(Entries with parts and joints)
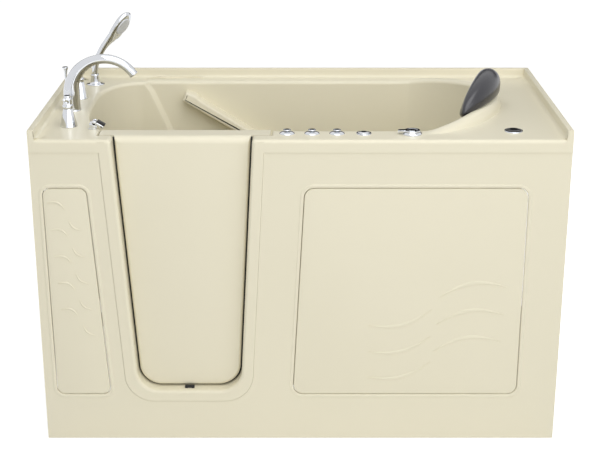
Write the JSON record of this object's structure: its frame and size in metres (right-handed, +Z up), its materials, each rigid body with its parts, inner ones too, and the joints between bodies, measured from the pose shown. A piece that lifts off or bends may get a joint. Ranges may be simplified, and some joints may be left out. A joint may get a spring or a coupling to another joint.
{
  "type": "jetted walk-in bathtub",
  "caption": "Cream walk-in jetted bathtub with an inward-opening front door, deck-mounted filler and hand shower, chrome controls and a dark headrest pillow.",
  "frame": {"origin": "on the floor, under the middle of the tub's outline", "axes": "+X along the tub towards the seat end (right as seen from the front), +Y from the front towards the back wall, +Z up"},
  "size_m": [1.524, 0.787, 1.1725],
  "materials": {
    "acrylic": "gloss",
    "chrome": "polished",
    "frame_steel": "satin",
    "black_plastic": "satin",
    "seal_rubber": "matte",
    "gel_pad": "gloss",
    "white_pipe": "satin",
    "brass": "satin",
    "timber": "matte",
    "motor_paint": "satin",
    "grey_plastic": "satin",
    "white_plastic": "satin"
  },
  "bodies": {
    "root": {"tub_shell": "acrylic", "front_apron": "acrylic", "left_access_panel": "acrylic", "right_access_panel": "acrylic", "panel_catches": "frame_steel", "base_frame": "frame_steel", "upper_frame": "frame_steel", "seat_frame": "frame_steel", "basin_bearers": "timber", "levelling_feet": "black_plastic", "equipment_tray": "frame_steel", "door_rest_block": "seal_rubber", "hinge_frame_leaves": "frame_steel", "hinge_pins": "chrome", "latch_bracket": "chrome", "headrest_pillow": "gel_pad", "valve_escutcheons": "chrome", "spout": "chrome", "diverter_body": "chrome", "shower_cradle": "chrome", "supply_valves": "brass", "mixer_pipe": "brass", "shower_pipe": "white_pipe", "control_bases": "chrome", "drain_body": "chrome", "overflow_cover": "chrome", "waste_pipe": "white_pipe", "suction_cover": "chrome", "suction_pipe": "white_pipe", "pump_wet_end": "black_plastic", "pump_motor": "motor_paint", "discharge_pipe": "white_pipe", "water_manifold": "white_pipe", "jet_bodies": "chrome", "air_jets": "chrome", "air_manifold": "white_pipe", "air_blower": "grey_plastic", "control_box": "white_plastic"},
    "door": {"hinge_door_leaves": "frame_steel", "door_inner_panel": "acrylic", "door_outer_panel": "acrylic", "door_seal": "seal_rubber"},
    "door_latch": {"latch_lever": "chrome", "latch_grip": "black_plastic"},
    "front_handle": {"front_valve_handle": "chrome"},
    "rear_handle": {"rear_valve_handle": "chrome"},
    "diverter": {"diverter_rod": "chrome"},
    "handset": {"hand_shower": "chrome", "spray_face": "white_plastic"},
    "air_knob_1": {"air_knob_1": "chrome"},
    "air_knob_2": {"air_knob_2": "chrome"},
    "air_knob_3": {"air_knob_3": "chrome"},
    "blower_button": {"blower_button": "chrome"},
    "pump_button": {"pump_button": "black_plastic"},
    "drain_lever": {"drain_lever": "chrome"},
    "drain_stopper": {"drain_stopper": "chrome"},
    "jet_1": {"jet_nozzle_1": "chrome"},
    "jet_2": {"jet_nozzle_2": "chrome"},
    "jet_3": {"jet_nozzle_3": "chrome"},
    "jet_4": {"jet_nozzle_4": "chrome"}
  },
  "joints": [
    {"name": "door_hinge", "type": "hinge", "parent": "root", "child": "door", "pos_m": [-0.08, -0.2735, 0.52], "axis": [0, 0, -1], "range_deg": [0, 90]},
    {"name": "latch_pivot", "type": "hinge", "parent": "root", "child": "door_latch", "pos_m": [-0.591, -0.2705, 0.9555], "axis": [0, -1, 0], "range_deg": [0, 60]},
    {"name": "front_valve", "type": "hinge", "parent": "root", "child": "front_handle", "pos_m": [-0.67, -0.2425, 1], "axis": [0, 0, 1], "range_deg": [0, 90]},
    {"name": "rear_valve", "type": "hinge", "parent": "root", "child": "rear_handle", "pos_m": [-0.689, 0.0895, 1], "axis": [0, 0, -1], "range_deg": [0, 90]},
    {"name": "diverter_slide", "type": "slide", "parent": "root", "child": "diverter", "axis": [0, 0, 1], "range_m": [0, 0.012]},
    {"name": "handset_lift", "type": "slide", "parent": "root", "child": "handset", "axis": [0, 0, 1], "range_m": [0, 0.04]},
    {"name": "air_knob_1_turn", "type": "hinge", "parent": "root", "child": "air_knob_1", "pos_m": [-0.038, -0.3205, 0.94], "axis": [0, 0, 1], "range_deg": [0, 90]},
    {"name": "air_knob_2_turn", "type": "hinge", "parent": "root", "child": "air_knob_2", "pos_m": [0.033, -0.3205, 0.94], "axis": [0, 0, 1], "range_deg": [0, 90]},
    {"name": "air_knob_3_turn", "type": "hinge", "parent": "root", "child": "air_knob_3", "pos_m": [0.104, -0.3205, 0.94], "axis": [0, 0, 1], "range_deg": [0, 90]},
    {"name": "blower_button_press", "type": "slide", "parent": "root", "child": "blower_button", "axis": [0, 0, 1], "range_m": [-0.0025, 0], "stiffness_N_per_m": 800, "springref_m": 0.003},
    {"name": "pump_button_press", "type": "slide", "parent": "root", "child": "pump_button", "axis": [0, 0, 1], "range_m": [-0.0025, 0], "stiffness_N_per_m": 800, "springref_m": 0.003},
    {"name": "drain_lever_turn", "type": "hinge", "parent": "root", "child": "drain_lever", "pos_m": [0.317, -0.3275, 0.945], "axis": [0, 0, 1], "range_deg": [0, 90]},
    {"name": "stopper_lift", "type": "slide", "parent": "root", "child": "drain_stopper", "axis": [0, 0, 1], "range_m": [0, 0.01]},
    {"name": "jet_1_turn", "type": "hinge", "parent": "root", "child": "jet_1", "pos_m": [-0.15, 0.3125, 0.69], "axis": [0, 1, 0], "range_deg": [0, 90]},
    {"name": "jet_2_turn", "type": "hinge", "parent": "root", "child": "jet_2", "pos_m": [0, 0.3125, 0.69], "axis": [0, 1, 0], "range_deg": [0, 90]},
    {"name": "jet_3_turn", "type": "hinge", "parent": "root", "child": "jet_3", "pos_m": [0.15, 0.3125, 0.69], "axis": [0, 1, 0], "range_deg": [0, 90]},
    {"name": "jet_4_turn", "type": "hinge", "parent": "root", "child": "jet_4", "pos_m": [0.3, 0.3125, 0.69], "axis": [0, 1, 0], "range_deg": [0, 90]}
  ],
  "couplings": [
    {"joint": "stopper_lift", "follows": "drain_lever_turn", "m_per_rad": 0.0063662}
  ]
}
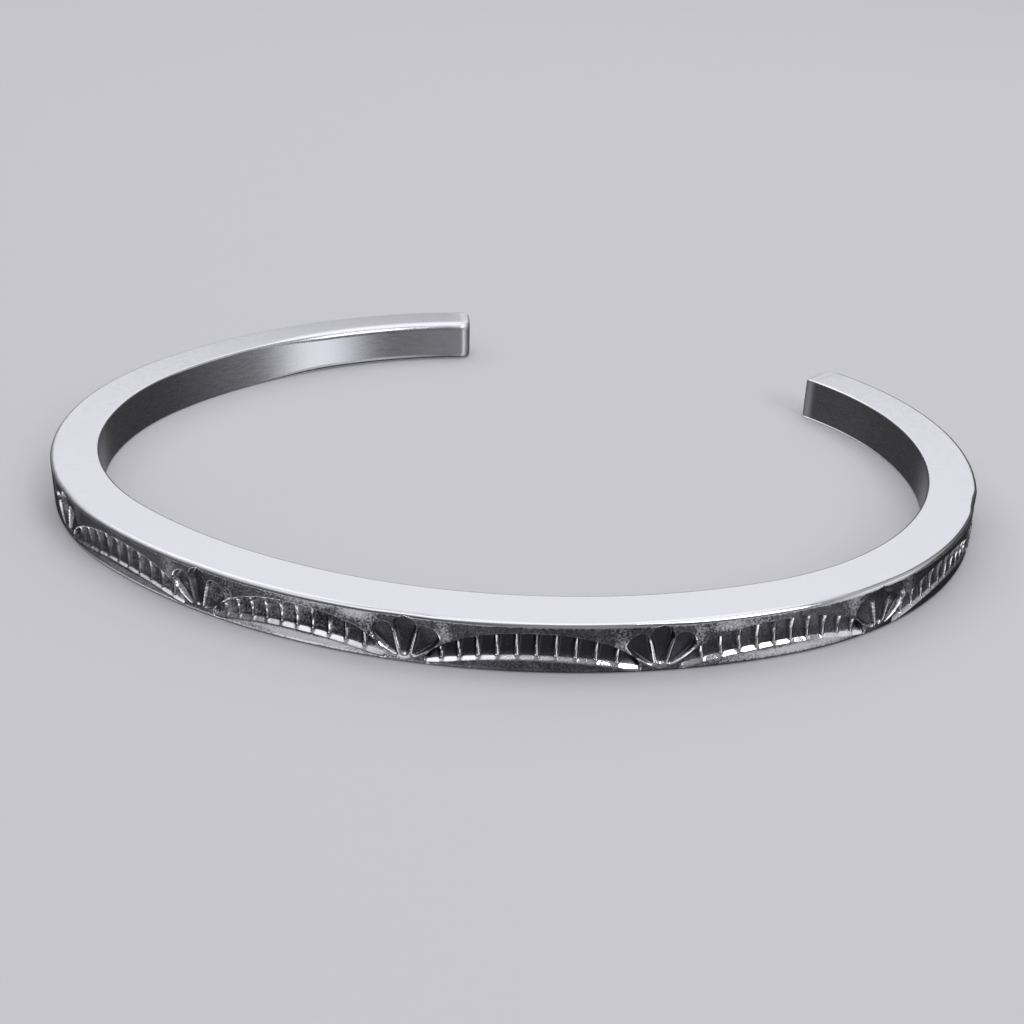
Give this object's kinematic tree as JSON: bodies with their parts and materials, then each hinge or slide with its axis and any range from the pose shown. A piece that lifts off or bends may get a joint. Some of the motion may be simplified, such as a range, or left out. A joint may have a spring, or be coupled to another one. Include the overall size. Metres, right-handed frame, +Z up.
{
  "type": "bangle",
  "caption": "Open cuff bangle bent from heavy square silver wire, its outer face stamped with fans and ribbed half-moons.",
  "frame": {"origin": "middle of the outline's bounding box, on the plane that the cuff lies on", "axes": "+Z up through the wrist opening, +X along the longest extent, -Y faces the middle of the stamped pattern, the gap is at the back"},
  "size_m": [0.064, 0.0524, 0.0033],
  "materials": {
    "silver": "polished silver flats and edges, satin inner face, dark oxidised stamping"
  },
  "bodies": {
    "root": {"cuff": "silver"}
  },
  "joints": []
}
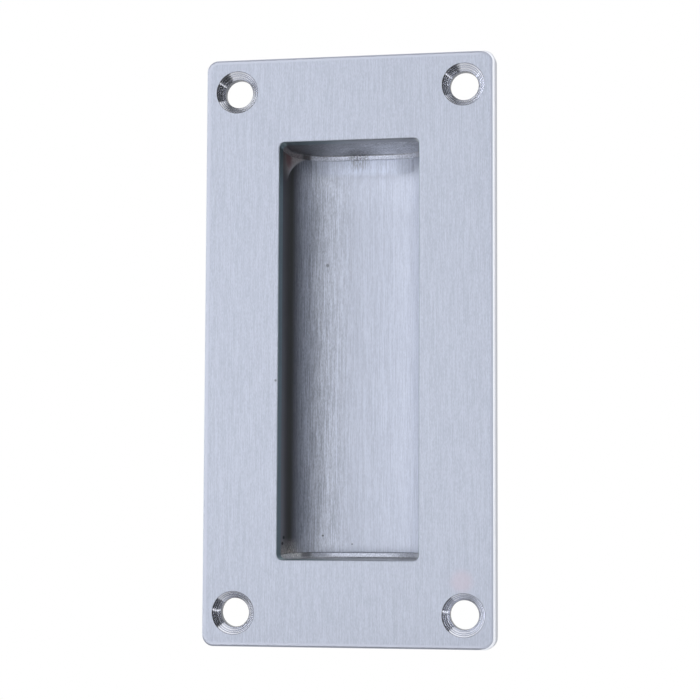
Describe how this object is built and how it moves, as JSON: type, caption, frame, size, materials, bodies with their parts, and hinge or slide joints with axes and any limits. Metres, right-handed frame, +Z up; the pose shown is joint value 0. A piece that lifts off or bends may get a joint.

* **DIRECTIONS FOR THIS TASK**
Emit the records above again, exactly, with no line skipped.

* **RIGHT ANSWER**
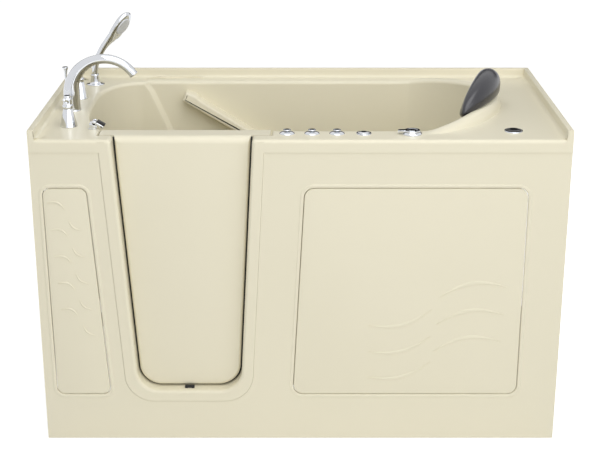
Write the JSON record of this object's structure: its frame and size in metres (right-handed, +Z up), its materials, each rigid body with its parts, inner ones too, and the joints between bodies, measured from the pose shown. A piece that lifts off or bends may get a joint. Ranges may be simplified, and some joints may be left out. A joint may get a spring or a coupling to another joint.
{
  "type": "jetted walk-in bathtub",
  "caption": "Cream walk-in jetted bathtub with an inward-opening front door, deck-mounted filler and hand shower, chrome controls and a dark headrest pillow.",
  "frame": {"origin": "on the floor, under the middle of the tub's outline", "axes": "+X along the tub towards the seat end (right as seen from the front), +Y from the front towards the back wall, +Z up"},
  "size_m": [1.524, 0.787, 1.1725],
  "materials": {
    "acrylic": "gloss",
    "chrome": "polished",
    "frame_steel": "satin",
    "black_plastic": "satin",
    "seal_rubber": "matte",
    "gel_pad": "gloss",
    "white_pipe": "satin",
    "brass": "satin",
    "timber": "matte",
    "motor_paint": "satin",
    "grey_plastic": "satin",
    "white_plastic": "satin"
  },
  "bodies": {
    "root": {"tub_shell": "acrylic", "front_apron": "acrylic", "left_access_panel": "acrylic", "right_access_panel": "acrylic", "panel_catches": "frame_steel", "base_frame": "frame_steel", "upper_frame": "frame_steel", "seat_frame": "frame_steel", "basin_bearers": "timber", "levelling_feet": "black_plastic", "equipment_tray": "frame_steel", "door_rest_block": "seal_rubber", "hinge_frame_leaves": "frame_steel", "hinge_pins": "chrome", "latch_bracket": "chrome", "headrest_pillow": "gel_pad", "valve_escutcheons": "chrome", "spout": "chrome", "diverter_body": "chrome", "shower_cradle": "chrome", "supply_valves": "brass", "mixer_pipe": "brass", "shower_pipe": "white_pipe", "control_bases": "chrome", "drain_body": "chrome", "overflow_cover": "chrome", "waste_pipe": "white_pipe", "suction_cover": "chrome", "suction_pipe": "white_pipe", "pump_wet_end": "black_plastic", "pump_motor": "motor_paint", "discharge_pipe": "white_pipe", "water_manifold": "white_pipe", "jet_bodies": "chrome", "air_jets": "chrome", "air_manifold": "white_pipe", "air_blower": "grey_plastic", "control_box": "white_plastic"},
    "door": {"hinge_door_leaves": "frame_steel", "door_inner_panel": "acrylic", "door_outer_panel": "acrylic", "door_seal": "seal_rubber"},
    "door_latch": {"latch_lever": "chrome", "latch_grip": "black_plastic"},
    "front_handle": {"front_valve_handle": "chrome"},
    "rear_handle": {"rear_valve_handle": "chrome"},
    "diverter": {"diverter_rod": "chrome"},
    "handset": {"hand_shower": "chrome", "spray_face": "white_plastic"},
    "air_knob_1": {"air_knob_1": "chrome"},
    "air_knob_2": {"air_knob_2": "chrome"},
    "air_knob_3": {"air_knob_3": "chrome"},
    "blower_button": {"blower_button": "chrome"},
    "pump_button": {"pump_button": "black_plastic"},
    "drain_lever": {"drain_lever": "chrome"},
    "drain_stopper": {"drain_stopper": "chrome"},
    "jet_1": {"jet_nozzle_1": "chrome"},
    "jet_2": {"jet_nozzle_2": "chrome"},
    "jet_3": {"jet_nozzle_3": "chrome"},
    "jet_4": {"jet_nozzle_4": "chrome"}
  },
  "joints": [
    {"name": "door_hinge", "type": "hinge", "parent": "root", "child": "door", "pos_m": [-0.08, -0.2735, 0.52], "axis": [0, 0, -1], "range_deg": [0, 90]},
    {"name": "latch_pivot", "type": "hinge", "parent": "root", "child": "door_latch", "pos_m": [-0.591, -0.2705, 0.9555], "axis": [0, -1, 0], "range_deg": [0, 60]},
    {"name": "front_valve", "type": "hinge", "parent": "root", "child": "front_handle", "pos_m": [-0.67, -0.2425, 1], "axis": [0, 0, 1], "range_deg": [0, 90]},
    {"name": "rear_valve", "type": "hinge", "parent": "root", "child": "rear_handle", "pos_m": [-0.689, 0.0895, 1], "axis": [0, 0, -1], "range_deg": [0, 90]},
    {"name": "diverter_slide", "type": "slide", "parent": "root", "child": "diverter", "axis": [0, 0, 1], "range_m": [0, 0.012]},
    {"name": "handset_lift", "type": "slide", "parent": "root", "child": "handset", "axis": [0, 0, 1], "range_m": [0, 0.04]},
    {"name": "air_knob_1_turn", "type": "hinge", "parent": "root", "child": "air_knob_1", "pos_m": [-0.038, -0.3205, 0.94], "axis": [0, 0, 1], "range_deg": [0, 90]},
    {"name": "air_knob_2_turn", "type": "hinge", "parent": "root", "child": "air_knob_2", "pos_m": [0.033, -0.3205, 0.94], "axis": [0, 0, 1], "range_deg": [0, 90]},
    {"name": "air_knob_3_turn", "type": "hinge", "parent": "root", "child": "air_knob_3", "pos_m": [0.104, -0.3205, 0.94], "axis": [0, 0, 1], "range_deg": [0, 90]},
    {"name": "blower_button_press", "type": "slide", "parent": "root", "child": "blower_button", "axis": [0, 0, 1], "range_m": [-0.0025, 0], "stiffness_N_per_m": 800, "springref_m": 0.003},
    {"name": "pump_button_press", "type": "slide", "parent": "root", "child": "pump_button", "axis": [0, 0, 1], "range_m": [-0.0025, 0], "stiffness_N_per_m": 800, "springref_m": 0.003},
    {"name": "drain_lever_turn", "type": "hinge", "parent": "root", "child": "drain_lever", "pos_m": [0.317, -0.3275, 0.945], "axis": [0, 0, 1], "range_deg": [0, 90]},
    {"name": "stopper_lift", "type": "slide", "parent": "root", "child": "drain_stopper", "axis": [0, 0, 1], "range_m": [0, 0.01]},
    {"name": "jet_1_turn", "type": "hinge", "parent": "root", "child": "jet_1", "pos_m": [-0.15, 0.3125, 0.69], "axis": [0, 1, 0], "range_deg": [0, 90]},
    {"name": "jet_2_turn", "type": "hinge", "parent": "root", "child": "jet_2", "pos_m": [0, 0.3125, 0.69], "axis": [0, 1, 0], "range_deg": [0, 90]},
    {"name": "jet_3_turn", "type": "hinge", "parent": "root", "child": "jet_3", "pos_m": [0.15, 0.3125, 0.69], "axis": [0, 1, 0], "range_deg": [0, 90]},
    {"name": "jet_4_turn", "type": "hinge", "parent": "root", "child": "jet_4", "pos_m": [0.3, 0.3125, 0.69], "axis": [0, 1, 0], "range_deg": [0, 90]}
  ],
  "couplings": [
    {"joint": "stopper_lift", "follows": "drain_lever_turn", "m_per_rad": 0.0063662}
  ]
}
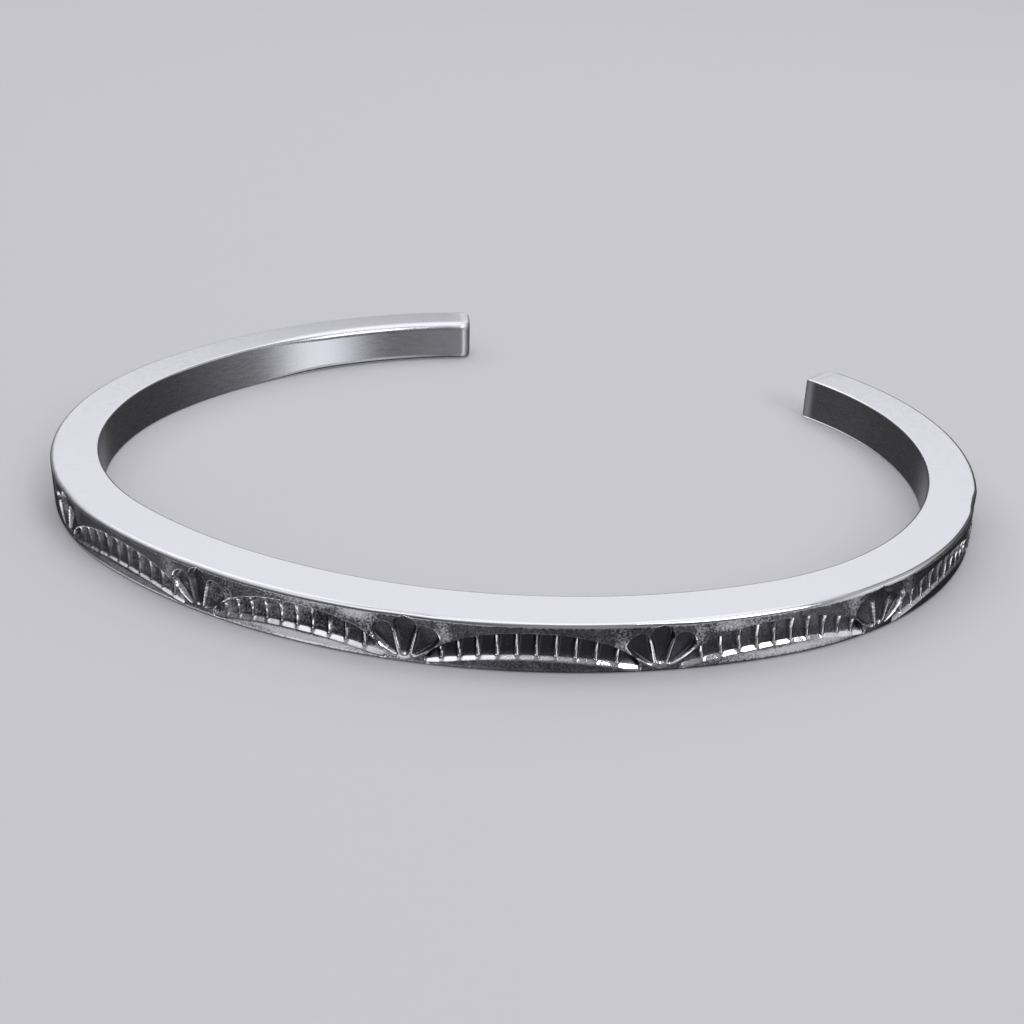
Give this object's kinematic tree as JSON: bodies with their parts and materials, then each hinge or slide with its axis and any range from the pose shown. A piece that lifts off or bends may get a joint. Some of the motion may be simplified, such as a range, or left out. A joint may have a spring, or be coupled to another one. Include the overall size. Metres, right-handed frame, +Z up.
{
  "type": "bangle",
  "caption": "Open cuff bangle bent from heavy square silver wire, its outer face stamped with fans and ribbed half-moons.",
  "frame": {"origin": "middle of the outline's bounding box, on the plane that the cuff lies on", "axes": "+Z up through the wrist opening, +X along the longest extent, -Y faces the middle of the stamped pattern, the gap is at the back"},
  "size_m": [0.064, 0.0524, 0.0033],
  "materials": {
    "silver": "polished silver flats and edges, satin inner face, dark oxidised stamping"
  },
  "bodies": {
    "root": {"cuff": "silver"}
  },
  "joints": []
}
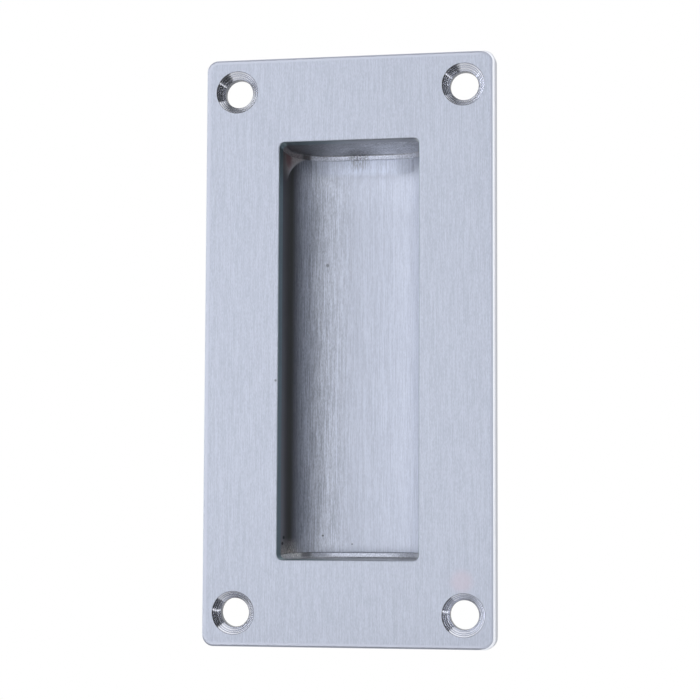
Describe how this object is built and how it moves, as JSON: type, caption, frame, size, materials, bodies with their parts, and hinge or slide joints with axes and any limits. Metres, right-handed frame, +Z up; the pose shown is joint value 0. A piece that lifts off or bends may get a joint.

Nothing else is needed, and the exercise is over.